§ **INPUT ROWS**
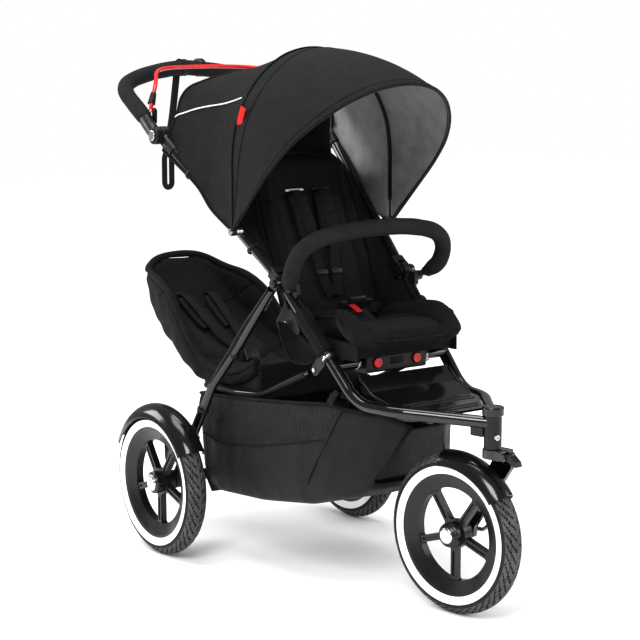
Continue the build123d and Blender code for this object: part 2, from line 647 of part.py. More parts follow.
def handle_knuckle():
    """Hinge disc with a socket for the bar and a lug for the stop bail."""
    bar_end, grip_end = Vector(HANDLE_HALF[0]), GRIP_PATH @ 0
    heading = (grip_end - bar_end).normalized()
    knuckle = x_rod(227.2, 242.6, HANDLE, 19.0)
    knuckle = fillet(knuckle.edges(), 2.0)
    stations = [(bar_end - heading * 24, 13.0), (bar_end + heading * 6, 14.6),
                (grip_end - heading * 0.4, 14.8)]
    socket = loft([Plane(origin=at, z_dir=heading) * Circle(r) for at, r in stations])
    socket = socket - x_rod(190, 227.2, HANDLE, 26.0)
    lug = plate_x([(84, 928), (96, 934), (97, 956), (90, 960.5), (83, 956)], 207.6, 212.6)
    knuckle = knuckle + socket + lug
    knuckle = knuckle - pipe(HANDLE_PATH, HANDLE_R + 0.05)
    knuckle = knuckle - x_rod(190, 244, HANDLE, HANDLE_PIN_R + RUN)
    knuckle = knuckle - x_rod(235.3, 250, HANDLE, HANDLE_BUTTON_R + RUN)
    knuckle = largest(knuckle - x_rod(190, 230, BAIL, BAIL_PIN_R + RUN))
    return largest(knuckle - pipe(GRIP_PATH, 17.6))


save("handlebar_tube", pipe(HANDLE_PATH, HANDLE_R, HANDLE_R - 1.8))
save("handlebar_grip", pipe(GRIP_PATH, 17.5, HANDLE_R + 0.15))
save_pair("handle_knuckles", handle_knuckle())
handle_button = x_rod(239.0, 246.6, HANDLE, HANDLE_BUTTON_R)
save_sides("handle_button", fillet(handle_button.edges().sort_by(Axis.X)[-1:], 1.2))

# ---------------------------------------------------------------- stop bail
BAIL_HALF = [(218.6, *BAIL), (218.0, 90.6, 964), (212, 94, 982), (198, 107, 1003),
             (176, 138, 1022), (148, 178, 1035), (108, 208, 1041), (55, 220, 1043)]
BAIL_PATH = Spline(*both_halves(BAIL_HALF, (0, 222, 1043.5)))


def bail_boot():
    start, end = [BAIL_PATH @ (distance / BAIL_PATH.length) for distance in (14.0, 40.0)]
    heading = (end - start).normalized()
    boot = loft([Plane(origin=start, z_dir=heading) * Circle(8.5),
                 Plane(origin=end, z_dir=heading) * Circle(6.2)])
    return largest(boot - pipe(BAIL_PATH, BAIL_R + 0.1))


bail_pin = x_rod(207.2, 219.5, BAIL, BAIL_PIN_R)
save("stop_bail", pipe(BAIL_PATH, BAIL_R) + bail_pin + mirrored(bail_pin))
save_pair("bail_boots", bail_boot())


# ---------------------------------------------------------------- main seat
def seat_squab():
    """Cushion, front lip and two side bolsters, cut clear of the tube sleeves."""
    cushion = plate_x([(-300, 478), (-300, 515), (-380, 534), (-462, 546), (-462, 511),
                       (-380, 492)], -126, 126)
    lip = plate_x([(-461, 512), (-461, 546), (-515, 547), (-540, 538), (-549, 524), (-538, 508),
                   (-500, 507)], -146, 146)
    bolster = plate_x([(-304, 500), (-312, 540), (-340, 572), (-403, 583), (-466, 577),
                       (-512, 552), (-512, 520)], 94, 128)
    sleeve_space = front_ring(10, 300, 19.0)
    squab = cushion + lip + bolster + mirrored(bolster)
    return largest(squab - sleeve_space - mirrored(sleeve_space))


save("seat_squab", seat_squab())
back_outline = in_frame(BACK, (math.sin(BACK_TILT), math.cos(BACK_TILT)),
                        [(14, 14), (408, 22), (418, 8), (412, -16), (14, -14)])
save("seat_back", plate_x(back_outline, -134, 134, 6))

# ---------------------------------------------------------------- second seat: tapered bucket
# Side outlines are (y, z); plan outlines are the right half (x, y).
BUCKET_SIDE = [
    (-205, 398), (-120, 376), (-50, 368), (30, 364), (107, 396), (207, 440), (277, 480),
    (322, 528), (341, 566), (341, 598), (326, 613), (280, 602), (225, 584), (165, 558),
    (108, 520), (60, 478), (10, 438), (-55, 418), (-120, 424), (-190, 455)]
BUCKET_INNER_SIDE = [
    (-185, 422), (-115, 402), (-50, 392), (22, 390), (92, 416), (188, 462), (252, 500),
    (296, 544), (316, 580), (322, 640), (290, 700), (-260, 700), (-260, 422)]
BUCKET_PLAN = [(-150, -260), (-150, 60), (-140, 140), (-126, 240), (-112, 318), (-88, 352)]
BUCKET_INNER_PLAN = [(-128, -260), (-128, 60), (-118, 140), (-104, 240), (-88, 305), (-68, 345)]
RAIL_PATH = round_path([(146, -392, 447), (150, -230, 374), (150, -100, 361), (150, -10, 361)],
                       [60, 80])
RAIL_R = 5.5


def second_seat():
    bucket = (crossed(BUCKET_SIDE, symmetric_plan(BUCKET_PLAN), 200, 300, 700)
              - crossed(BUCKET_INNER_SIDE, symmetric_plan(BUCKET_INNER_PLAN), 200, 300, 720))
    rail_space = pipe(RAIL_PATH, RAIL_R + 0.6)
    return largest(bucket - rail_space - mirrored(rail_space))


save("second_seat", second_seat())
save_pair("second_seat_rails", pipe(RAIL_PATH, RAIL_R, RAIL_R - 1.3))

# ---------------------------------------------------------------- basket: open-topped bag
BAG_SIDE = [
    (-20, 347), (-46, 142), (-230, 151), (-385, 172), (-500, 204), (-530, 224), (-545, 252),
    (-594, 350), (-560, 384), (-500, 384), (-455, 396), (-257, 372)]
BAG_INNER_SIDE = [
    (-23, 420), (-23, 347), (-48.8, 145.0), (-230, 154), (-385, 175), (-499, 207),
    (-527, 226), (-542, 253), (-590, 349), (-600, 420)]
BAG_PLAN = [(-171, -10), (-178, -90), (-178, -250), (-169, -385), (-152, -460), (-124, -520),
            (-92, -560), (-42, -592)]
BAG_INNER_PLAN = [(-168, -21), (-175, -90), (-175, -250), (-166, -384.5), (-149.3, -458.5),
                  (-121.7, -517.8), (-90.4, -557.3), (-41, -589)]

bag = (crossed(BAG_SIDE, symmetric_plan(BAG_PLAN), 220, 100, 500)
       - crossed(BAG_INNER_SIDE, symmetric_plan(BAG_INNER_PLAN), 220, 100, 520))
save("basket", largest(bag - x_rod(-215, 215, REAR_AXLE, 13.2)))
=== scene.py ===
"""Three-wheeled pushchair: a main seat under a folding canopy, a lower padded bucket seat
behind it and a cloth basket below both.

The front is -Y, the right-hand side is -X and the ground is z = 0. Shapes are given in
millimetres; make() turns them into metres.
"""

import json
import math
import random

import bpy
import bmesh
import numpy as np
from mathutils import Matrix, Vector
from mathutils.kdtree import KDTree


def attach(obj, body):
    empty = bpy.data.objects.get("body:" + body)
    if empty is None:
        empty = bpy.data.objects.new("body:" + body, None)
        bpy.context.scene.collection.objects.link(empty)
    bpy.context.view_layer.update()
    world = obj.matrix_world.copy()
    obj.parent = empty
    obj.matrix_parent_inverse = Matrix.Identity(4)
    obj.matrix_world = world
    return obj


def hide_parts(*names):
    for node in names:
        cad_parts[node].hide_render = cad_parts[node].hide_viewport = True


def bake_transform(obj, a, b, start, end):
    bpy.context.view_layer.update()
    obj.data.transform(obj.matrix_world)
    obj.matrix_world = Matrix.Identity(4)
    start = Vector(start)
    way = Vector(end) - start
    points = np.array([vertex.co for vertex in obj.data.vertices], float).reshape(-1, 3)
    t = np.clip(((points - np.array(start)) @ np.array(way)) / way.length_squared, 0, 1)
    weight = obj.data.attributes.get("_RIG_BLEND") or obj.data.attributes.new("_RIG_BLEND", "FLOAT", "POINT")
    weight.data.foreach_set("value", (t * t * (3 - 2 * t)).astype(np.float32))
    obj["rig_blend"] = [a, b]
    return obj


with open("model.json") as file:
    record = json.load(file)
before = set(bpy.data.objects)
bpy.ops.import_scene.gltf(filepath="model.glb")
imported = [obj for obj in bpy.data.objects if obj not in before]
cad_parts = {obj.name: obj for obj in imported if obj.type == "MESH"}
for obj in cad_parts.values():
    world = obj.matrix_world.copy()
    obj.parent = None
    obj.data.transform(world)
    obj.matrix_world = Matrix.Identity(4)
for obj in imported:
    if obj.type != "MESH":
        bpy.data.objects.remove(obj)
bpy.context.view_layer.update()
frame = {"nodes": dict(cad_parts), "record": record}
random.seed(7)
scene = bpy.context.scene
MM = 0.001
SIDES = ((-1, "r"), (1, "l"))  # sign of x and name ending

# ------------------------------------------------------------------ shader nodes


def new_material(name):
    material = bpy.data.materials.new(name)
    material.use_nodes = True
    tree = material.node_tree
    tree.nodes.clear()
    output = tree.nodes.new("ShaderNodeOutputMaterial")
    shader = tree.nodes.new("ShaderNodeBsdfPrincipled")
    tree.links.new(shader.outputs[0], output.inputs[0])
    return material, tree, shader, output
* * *
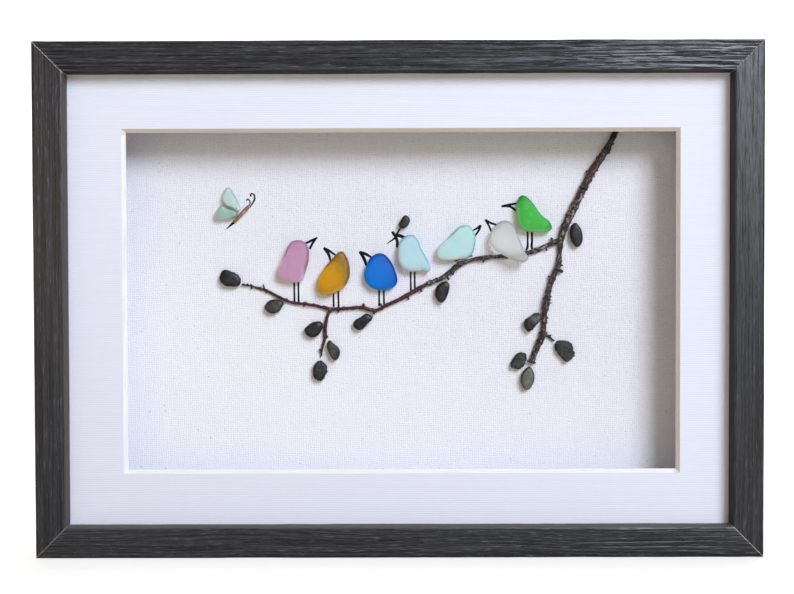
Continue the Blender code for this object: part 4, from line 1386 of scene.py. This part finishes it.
---
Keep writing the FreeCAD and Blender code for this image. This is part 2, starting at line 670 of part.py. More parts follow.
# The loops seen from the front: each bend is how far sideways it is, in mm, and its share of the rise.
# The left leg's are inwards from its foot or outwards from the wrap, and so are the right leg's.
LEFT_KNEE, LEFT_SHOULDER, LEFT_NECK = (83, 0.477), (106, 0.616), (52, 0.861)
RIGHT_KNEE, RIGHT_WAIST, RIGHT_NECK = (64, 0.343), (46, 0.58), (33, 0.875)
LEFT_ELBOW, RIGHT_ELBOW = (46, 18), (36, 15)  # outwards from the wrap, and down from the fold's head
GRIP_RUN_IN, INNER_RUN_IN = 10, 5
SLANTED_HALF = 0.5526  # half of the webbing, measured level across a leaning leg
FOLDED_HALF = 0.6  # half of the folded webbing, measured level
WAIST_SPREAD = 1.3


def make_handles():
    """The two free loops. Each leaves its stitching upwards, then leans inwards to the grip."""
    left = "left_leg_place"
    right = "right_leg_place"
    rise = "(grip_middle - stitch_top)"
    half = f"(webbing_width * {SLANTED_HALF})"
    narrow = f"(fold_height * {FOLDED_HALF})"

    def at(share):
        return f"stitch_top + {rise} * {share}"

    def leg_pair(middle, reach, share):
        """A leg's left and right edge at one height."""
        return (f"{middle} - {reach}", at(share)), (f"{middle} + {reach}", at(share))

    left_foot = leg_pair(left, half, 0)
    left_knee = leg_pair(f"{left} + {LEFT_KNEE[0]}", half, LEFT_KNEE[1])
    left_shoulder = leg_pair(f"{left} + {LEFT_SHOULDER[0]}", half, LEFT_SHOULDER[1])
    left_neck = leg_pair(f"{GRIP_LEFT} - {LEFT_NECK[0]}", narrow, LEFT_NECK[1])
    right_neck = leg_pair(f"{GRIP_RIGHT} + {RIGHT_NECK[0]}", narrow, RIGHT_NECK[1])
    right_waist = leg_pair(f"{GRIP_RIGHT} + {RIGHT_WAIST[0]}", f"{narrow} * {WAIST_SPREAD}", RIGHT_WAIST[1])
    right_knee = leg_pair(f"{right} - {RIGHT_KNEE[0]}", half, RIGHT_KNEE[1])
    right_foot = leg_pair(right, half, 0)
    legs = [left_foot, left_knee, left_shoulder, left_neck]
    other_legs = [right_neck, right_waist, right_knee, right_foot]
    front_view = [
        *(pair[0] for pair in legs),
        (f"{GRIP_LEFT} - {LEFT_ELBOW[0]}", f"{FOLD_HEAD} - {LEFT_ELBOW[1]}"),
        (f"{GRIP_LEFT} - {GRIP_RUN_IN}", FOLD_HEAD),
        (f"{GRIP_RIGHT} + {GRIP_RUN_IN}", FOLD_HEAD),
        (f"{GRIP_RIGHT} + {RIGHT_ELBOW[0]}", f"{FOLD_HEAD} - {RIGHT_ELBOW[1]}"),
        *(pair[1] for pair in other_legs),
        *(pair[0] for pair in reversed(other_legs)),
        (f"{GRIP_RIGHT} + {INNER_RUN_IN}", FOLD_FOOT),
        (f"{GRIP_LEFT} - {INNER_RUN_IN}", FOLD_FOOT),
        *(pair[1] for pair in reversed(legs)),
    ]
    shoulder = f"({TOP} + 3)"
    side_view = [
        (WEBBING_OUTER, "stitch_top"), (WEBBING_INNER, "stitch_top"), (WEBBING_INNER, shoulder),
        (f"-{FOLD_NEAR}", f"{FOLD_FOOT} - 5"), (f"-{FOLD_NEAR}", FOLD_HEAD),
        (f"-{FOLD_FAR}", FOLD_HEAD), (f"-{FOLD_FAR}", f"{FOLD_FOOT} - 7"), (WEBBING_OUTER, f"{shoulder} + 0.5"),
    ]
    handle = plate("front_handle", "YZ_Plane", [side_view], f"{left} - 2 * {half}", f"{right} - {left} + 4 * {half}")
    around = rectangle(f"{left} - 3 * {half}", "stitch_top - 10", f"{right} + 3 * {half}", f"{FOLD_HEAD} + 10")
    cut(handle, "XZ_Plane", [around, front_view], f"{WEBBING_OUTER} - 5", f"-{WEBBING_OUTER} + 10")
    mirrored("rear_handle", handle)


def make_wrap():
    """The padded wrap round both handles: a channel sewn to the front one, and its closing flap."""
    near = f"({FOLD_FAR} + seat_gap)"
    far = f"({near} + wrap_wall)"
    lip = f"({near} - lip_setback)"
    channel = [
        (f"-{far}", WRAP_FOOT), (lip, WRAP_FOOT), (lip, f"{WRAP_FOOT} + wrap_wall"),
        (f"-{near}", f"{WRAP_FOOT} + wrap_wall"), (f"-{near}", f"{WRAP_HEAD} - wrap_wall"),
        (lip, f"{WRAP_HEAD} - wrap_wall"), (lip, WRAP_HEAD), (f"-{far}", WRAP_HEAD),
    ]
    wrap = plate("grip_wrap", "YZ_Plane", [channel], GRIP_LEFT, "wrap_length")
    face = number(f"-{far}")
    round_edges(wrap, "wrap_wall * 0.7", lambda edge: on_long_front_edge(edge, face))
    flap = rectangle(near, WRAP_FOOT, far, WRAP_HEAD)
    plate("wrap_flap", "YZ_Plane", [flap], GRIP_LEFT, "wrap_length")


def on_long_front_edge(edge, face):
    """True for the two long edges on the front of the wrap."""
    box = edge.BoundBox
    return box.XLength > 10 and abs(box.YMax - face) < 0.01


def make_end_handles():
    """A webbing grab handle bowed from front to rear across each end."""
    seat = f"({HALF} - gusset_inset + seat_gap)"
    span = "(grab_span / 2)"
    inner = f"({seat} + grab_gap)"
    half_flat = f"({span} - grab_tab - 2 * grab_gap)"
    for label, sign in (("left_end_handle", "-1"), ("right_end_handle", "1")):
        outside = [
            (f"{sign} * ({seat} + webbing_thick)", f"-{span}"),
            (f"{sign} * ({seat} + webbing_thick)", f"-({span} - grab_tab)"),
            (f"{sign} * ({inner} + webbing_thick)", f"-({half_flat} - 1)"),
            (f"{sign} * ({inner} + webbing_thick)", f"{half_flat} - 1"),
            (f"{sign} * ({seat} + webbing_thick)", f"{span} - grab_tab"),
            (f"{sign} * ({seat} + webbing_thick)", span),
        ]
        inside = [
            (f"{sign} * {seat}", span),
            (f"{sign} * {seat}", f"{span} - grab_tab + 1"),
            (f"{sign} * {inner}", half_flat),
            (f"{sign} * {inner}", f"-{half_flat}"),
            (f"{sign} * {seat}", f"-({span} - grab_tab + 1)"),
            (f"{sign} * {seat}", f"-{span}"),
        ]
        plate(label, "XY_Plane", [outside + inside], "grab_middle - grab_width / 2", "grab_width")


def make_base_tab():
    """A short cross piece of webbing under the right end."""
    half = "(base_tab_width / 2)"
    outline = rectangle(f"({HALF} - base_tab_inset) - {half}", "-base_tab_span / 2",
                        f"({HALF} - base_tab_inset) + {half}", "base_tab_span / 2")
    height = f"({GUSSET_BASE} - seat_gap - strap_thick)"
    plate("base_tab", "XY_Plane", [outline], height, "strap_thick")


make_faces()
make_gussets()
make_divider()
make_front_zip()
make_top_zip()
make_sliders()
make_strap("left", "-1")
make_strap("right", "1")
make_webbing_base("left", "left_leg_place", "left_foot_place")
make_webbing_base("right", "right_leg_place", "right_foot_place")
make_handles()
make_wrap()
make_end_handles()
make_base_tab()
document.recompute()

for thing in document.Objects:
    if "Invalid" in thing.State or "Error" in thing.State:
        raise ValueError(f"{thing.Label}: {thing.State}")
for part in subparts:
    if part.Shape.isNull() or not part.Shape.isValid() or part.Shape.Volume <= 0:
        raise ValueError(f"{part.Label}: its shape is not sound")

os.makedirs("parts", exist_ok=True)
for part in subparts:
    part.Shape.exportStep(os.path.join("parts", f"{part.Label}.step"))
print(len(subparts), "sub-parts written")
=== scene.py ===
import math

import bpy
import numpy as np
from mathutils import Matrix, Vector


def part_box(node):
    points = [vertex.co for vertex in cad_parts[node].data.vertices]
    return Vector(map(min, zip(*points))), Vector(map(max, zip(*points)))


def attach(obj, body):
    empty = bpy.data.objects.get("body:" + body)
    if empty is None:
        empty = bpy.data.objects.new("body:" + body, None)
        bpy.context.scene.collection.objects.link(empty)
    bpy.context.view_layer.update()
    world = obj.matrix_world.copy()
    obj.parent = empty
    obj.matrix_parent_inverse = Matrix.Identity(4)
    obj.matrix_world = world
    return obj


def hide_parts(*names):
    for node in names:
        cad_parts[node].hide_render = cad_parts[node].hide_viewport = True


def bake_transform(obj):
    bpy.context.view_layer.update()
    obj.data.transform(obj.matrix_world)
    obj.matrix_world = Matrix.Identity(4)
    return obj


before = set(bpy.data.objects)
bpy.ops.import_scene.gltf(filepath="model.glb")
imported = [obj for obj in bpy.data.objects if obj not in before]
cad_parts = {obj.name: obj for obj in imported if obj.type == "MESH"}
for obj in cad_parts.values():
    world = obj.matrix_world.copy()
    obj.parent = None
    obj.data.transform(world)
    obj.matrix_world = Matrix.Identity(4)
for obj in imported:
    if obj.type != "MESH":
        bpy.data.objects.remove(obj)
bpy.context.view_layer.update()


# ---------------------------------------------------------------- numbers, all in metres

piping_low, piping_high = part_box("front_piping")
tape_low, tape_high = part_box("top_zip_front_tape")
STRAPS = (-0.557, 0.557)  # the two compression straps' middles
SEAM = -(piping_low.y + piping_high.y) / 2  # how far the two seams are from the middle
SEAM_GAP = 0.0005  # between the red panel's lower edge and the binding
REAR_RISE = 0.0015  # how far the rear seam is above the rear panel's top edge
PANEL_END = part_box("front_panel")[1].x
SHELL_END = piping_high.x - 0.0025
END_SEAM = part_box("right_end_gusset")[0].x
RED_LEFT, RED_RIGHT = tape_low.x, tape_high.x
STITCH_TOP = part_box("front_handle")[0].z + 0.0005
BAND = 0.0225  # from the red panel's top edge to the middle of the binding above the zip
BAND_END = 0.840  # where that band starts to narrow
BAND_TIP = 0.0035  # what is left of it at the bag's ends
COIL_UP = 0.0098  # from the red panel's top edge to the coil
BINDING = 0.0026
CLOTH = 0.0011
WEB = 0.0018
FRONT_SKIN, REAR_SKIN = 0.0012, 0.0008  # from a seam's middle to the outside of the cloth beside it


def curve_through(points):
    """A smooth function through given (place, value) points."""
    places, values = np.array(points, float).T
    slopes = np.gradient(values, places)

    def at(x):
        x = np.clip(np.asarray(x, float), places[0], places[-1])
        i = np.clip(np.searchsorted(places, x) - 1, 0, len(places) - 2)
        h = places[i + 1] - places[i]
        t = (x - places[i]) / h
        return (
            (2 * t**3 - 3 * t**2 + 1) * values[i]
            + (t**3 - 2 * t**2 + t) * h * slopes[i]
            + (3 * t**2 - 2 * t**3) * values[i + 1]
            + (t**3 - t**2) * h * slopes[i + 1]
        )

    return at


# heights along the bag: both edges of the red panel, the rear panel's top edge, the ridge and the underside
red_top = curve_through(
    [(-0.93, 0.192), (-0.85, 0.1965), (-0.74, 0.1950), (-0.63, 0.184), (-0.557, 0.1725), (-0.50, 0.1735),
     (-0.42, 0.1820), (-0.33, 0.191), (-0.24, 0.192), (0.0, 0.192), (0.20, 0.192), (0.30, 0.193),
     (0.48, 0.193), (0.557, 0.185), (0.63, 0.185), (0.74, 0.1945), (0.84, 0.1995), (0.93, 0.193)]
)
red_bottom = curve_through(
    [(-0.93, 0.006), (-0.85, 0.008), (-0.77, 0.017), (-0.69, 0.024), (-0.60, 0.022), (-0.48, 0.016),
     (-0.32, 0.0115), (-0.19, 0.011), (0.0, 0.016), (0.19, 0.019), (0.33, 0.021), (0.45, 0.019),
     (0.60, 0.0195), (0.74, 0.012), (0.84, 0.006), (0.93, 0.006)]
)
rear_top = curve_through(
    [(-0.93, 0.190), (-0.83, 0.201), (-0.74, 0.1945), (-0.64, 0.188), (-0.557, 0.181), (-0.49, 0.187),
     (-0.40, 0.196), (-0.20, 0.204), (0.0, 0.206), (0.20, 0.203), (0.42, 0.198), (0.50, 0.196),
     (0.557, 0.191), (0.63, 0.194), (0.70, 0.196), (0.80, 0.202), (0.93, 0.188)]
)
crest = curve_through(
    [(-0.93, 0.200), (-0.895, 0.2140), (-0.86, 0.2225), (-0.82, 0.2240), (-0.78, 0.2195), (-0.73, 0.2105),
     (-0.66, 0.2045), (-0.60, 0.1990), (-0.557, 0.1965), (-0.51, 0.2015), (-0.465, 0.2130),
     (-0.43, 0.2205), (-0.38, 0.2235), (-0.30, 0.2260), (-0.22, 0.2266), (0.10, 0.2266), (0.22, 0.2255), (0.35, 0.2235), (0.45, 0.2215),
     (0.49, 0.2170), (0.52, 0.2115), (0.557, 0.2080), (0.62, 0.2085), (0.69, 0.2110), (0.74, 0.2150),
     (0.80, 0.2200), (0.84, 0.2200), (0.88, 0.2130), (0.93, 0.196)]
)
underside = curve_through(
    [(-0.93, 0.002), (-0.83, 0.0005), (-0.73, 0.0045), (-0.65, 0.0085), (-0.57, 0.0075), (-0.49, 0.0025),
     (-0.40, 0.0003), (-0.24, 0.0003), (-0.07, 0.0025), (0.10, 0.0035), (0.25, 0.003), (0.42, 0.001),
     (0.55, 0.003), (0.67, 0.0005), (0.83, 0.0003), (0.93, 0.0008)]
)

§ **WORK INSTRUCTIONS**
Find the lines with the string "values" and reproduce them.

§ **SOLUTION TO THIS EXERCISE**
for obj in cad_parts.values():
for obj in cad_parts.values():
    places, values = np.array(points, float).T
    slopes = np.gradient(values, places)
            (2 * t**3 - 3 * t**2 + 1) * values[i]
            + (3 * t**2 - 2 * t**3) * values[i + 1]